Au lendemain de la désignation de son successeur Thierry Lepaon, Bernard Thibault a affirmé mercredi que la page de la crise interne de la CGT était désormais "tournée", et a lancé une offensive contre le gouvernement et son pacte de compétitivité.
"La CGT conteste fortement les volets essentiels du dispositif" présenté mardi par le Premier ministre Jean-Marc Ayrault en soutien à la compétitivité, a lancé le secrétaire général du syndicat, lors d'une conférence de presse au côté de son dauphin désigné.
Selon lui, "au fil des mois, les motifs de déception se multiplient, voire de critiques ou d'incompréhension à l'égard des décisions du gouvernement".
M. Thibault a rejeté à la fois le diagnostic qui sous-tend le plan du gouvernement- "une vaste campagne consistant à culpabiliser les salariés sur le coût du travail" - et sur son financement, via la hausse de la TVA, "un impôt très inégalitaire".
"Je croyais que le gouvernement était contre la hausse de la TVA", a-t-il dit.
Par ailleurs, selon lui, les 20 milliards d'euros de crédit d'impôt prévus par le plan, "vont bénéficier à toutes les entreprises y compris à celles qui distribuent des dividendes. C'est inacceptable pour nous".
"Je comprends que Mme Parisot (la patronne du Medef) a dû boire du champagne hier soir", a-t-il ironisé.
"20 milliards, ce n'est pas une paille. Même si on prend pour argent comptant le pronostic du gouvernement sur la création de 300.000 emplois" grâce à ce plan, "cela fait 67.000 euros pour chaque emploi créé et payé souvent au Smic. C'est cher payé", a-t-il dit.
Ces 20 milliards "s'ajoutent à 160 mds d'exonérations déjà accordées. Je dis stop", a lancé M. Thibault, qui espère persuader le gouvernement de "revenir sur certaines dispositions" du plan lors d'une rencontre le 22 novembre.
Pas de "rupture" suffisante avec l'ére Sarkozy
Le leader cégétiste s'en est pris aussi à "la position expectative du gouvernement", qui s'en remet trop, selon lui, au "dialogue social". "On ne peut pas s'en remettre uniquement à des négociations" entre patronat et syndicats, "le législateur doit prendre la main".
Dans les négociations en cours sur la sécurisation de l'emploi "nous n'arriverons pas à nous mettre d'accord avec le patronat sur la nature des réformes à mettre en oeuvre pour sortir de la crise", a-t-il notamment estimé.
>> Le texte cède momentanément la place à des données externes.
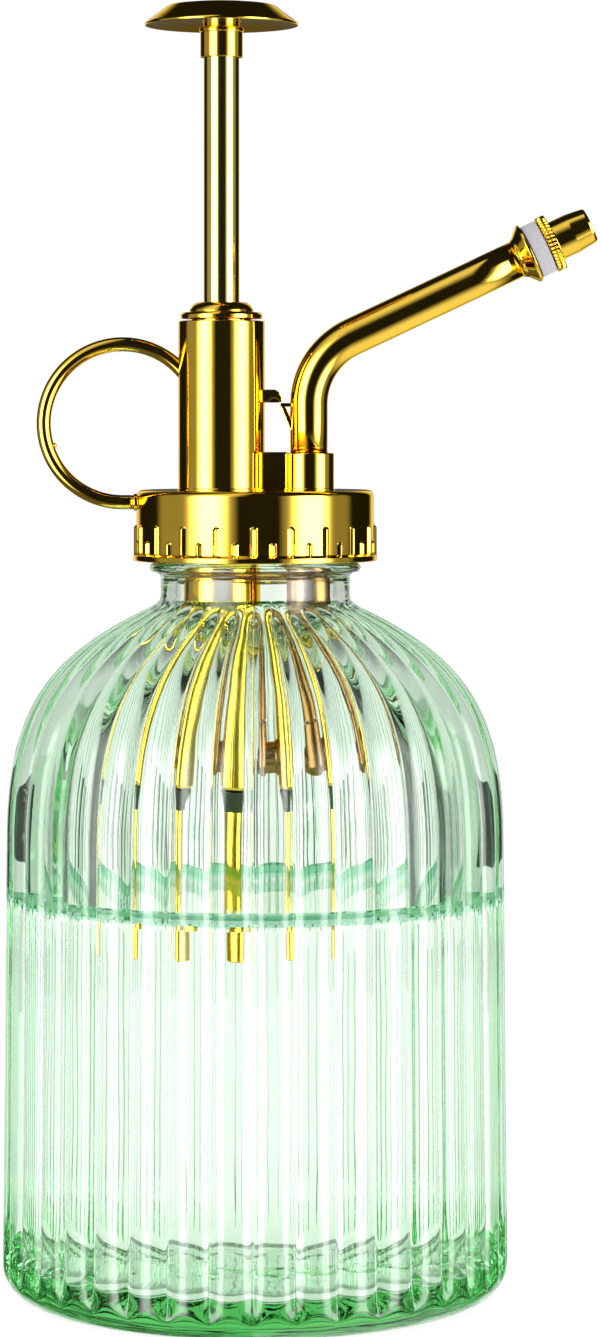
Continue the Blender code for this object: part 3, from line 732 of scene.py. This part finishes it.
def plunger_rod():
    outline = [(0.0, 197.2), (2.46, 197.2, 0.1), (2.76, 196.9, 0.1), (2.76, 146.0),
               (1.5, 146.0, 0.1), (1.5, 139.0), (1.05, 139.0), (1.05, 144.5), (0.0, 144.5)]
    return turned_piece("polished_rod", eased(outline), upright(PUMP_X), PALE_GOLD, 96)


# ---------------------------------------------------------------- pump head

def pump_head():
    """Cap with its ribs and lip, pump cylinder, spout socket, web, latch and ring boss."""
    work = bmesh.new()
    cap = [(16.5, CAP_TOP), (CAP_R, CAP_TOP, 1.4), (CAP_R, 113.75, 0.35), (18.85, 113.45, 0.22),
           (18.85, 112.6, 0.22), (18.3, 112.6), (16.3, 112.6, 0.3), (16.3, 121.0, 0.4),
           (15.5, 121.0)]
    rings = turn(work, eased(cap, 8), upright(), CAP_STEPS)
    hole = [(6.3, CAP_TOP), (5.9, CAP_TOP), (5.9, 121.0), (6.3, 121.0)]
    hole_rings = turn(work, hole, upright(PUMP_X), CAP_STEPS)
    for end in (0, -1):
        skin(work, (rings[end], hole_rings[end]))
    ring_of(work, cap_rib(118.3), CAP_RIBS, CAP_R, -math.pi / 2.0, GOLD)
    ring_of(work, cap_rib(115.9), CAP_RIBS, CAP_R, -math.pi / 2.0 + math.pi / CAP_RIBS, GOLD)
    cylinder = [(5.85, 149.6), (6.3, 149.6), (6.67, 149.6, 0.45), (6.67, 123.8, 0.15),
                (7.0, 123.3), (5.85, 123.3)]
    turn(work, eased(cylinder), upright(PUMP_X), 144, closed=True)
    socket = [(3.05, 129.2), (3.5, 129.2), (3.9, 129.2, 0.35), (3.9, 123.8, 0.12), (4.15, 123.3),
              (3.05, 123.3)]
    turn(work, eased(socket), upright(SPOUT_X), 112, closed=True)
    web_end = SPOUT_X - 3.3
    web_root = PUMP_X + 6.0
    web = [(web_root, 123.2), (web_end, 123.2), (web_end, 129.35), (web_root, 129.35)]
    plate(work, web, 3.0, 0.22)
    latch_root = PUMP_X + 6.2
    latch = [(latch_root, 137.0), (3.55, 137.0), (4.2, 137.1), (4.15, 137.8), (3.75, 138.55),
             (3.1, 139.0), (latch_root, 139.0)]
    plate(work, latch, 2.4, 0.16)
    boss = [(0.0, 18.95), (0.8, 18.95), (1.3, 18.8, 0.25), (1.3, 17.2), (0.0, 17.2)]
    turn(work, eased(boss), along((0.0, 0.0, RING_Z - RING_R), -LEVEL), 40)
    return piece("plated_head", work, GOLD)


def finger_ring():
    """The open hoop, run into the cylinder and the boss, with its small moulding nub."""
    work = bmesh.new()
    points = []
    start, end, count = 38.0, 270.0, 88
    for i in range(count + 1):
        angle = math.radians(start + (end - start) * i / count)
        points.append((RING_X + RING_R * math.cos(angle), 0.0, RING_Z + RING_R * math.sin(angle)))
    points.append((-19.6, 0.0, RING_Z - RING_R))
    points.append((-18.7, 0.0, RING_Z - RING_R))
    sweep(work, points, RING_WIRE)
    angle = math.radians(198.0)
    inner = RING_R - RING_WIRE - 0.28
    spot = (RING_X + inner * math.cos(angle), 0.0, RING_Z + inner * math.sin(angle))
    towards = Vector((-math.cos(angle), 0.0, -math.sin(angle)))
    nub = [(0.0, 0.1), (0.2, 0.06), (0.34, -0.08), (0.42, -0.5), (0.0, -0.5)]
    turn(work, nub, along(spot, towards), 16)
    return piece("finger_hoop", work, GOLD)


def gland_nut():
    outline = [(2.95, 152.45), (3.1, 152.5, 0.1), (3.9, 152.42), (4.6, 151.95), (4.95, 151.3),
               (5.0, 150.95, 0.1), (6.05, 150.9, 0.15), (6.32, 150.55, 0.2), (6.3, 149.95, 0.12),
               (4.65, 149.9, 0.1), (4.65, 146.0), (2.95, 146.0), (2.95, 147.2), (4.0, 147.2),
               (4.0, 148.6), (2.95, 148.6)]
    return turned_piece("gland_nut_plated", eased(outline), upright(PUMP_X), GOLD, 128, closed=True)


# ---------------------------------------------------------------- spout and tip

def spout_route(start_z, straight, in_bend):
    """Centreline of the spout: upright, round the bend, then straight for a length."""
    swing = math.pi / 2.0 - SPOUT_RISE
    points = [(SPOUT_X, 0.0, start_z), (SPOUT_X, 0.0, BEND_Z - 0.6)]
    for i in range(in_bend + 1):
        angle = swing * i / in_bend
        x = SPOUT_X + BEND_R * (1.0 - math.cos(angle))
        points.append((x, 0.0, BEND_Z + BEND_R * math.sin(angle)))
    end = Vector(points[-1])
    for share in (0.02, 0.35, 0.7, 1.0):
        points.append(tuple(end + SPOUT_DIRECTION * (straight * share)))
    return points


FLANGE = Vector(spout_route(120.0, SPOUT_LENGTH, 8)[-1])
SPOUT_AXIS = along(FLANGE, SPOUT_DIRECTION)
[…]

M. Thibault reconnaît certaines "mesures positives" du gouvernement, notamment le retour partiel à 60 ans. Mais, concernant "l'emploi et le pouvoir d'achat, nous ne sommes pas en présence d'une politique gouvernementale suffisamment en rupture avec ce qui s'est fait ces dernières années", a-t-il jugé.
La CGT entend montrer son insatisfaction lors de la mobilisation organisée le 14 novembre avec d'autres syndicats, dont la CFDT, à l'appel de la Confédération européenne des syndicats. "87 manifestations et rassemblements sont prévus", a dit M. Thibault.
Pour le numéro un de la CGT, qui va passer le témoin au Congrès en mars prochain à M. Lepaon, "la crise de la direction de la CGT est une page qui est tournée".
Il a vanté les mérites "comme militant et comme dirigeant national" de M. Lepaon, qui a été adoubé mardi par le "Parlement" de la CGT, ce qui a mis fin dix mois de crise de succession.
D'ici mars, le dauphin désigné sera associé à la direction mais M. Thibault entend exercer pleinement sa responsabilité.
Il a ainsi refusé d'évoquer à ce stade son bilan de près de 14 ans à la tête de la CGT, "j'ai encore quatre mois pour l'améliorer!", a-t-il dit.
Quant à M. Lepaon, il a insisté sur le nécessaire "rassemblement" de la CGT qui est sa principale "force". Il a affirmé aussi qu'il n'était pas forcément à la recherche d'une "rupture" avec son prédécesseur sur la gestion du syndicat.